FDMA - Frequency Division Multiple Access
FDMA is the most straightforward of the multiple access schemes that have been used. As a subscriber comes onto the system, or swaps from one cell to the next, the network allocates a channel or frequency to each one. In this way the different subscribers are allocated a different slot and access to the network. As different frequencies are used, the system is naturally termed Frequency Division Multiple Access. This scheme was used by all analogue systems.
TDMA - Time Division Multiple Access
The second system came about with the transition to digital schemes for cellular technology. Here digital data could be split up in time and sent as bursts when required. As speech was digitised it could be sent in short data bursts, any small delay caused by sending the data in bursts would be short and not noticed. In this way it became possible to organise the system so that a given number of slots were available on a give transmission. Each subscriber would then be allocated a different time slot in which they could transmit or receive data. As different time slots are used for each subscriber to gain access to the system, it is known as time division multiple access. Obviously this only allows a certain number of users access to the system. Beyond this another channel may be used, so systems that use TDMA may also have elements of FDMA operation as well.

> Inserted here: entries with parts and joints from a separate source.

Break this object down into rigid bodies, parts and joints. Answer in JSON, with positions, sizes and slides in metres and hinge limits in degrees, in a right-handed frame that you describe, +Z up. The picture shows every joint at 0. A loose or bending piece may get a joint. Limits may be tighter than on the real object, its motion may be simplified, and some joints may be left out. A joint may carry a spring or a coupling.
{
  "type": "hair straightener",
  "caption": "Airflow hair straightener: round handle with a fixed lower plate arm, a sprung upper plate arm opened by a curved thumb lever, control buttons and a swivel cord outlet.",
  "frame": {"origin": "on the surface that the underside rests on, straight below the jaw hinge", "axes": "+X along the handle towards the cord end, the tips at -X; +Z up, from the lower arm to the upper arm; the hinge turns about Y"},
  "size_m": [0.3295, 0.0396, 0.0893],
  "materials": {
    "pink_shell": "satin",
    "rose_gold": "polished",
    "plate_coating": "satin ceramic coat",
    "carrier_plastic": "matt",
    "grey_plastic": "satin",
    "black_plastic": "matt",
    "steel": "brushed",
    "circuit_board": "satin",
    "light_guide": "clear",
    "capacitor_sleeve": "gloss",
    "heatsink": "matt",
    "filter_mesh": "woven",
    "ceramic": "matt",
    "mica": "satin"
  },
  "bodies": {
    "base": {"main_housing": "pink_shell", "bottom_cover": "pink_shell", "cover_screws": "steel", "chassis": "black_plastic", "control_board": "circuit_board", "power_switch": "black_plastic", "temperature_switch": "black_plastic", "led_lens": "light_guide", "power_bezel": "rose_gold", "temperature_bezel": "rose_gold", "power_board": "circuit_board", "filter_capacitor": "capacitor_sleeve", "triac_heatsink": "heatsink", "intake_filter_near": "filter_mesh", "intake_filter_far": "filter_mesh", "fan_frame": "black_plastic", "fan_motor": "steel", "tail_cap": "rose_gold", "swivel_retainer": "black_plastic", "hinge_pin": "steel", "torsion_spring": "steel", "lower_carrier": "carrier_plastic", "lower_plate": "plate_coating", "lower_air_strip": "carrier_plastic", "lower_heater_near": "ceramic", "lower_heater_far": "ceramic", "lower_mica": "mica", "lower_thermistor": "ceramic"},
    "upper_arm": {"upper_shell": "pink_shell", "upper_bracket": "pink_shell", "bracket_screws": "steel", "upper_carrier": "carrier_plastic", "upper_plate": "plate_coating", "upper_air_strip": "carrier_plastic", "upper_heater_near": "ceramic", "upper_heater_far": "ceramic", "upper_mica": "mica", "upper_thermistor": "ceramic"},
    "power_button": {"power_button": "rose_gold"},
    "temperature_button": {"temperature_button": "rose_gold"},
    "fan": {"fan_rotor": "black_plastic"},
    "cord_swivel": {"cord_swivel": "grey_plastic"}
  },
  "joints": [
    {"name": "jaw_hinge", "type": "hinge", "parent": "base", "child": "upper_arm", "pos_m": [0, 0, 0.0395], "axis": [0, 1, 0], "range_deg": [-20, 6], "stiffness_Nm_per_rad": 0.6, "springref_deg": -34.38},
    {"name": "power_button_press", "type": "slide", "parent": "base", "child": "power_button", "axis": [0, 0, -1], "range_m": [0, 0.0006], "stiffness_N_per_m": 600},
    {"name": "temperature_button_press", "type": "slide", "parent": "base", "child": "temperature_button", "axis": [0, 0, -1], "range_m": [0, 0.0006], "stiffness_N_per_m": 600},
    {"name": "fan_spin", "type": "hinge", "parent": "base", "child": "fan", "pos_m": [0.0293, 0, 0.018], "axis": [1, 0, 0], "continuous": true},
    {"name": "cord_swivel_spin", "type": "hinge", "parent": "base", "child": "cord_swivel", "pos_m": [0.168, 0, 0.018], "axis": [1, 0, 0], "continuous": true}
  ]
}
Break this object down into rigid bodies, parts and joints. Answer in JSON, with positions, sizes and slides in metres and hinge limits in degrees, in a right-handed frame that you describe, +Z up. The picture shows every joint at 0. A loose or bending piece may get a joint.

CDMA - Code Division Multiple Access
CDMA uses one of the aspects associated with the use of direct sequence spread spectrum. It can be seen from the article in the cellular telecoms area of this site that when extracting the required data from a DSSS signal it was necessary to have the correct spreading or chip code, and all other data from sources using different orthogonal chip codes would be rejected. It is therefore possible to allocate different users different codes, and use this as the means by which different users are given access to the system.
The scheme has been likened to being in a room filled with people all speaking different languages. Even though the noise level is very high, it is still possible to understand someone speaking in your own language. With CDMA different spreading or chip codes are used. When generating a direct sequence spread spectrum, the data to be transmitted is multiplied with spreading or chip code. This widens the spectrum of the signal, but it can only be decided in the receiver if it is again multiplied with the same spreading code. All signals that use different spreading codes are not seen, and are discarded in the process. Thus in the presence of a variety of signals it is possible to receive only the required one.
In this way the base station allocates different codes to different users and when it receives the signal it will use one code to receive the signal from one mobile, and another spreading code to receive the signal from a second mobile. In this way the same frequency channel can be used to serve a number of different mobiles.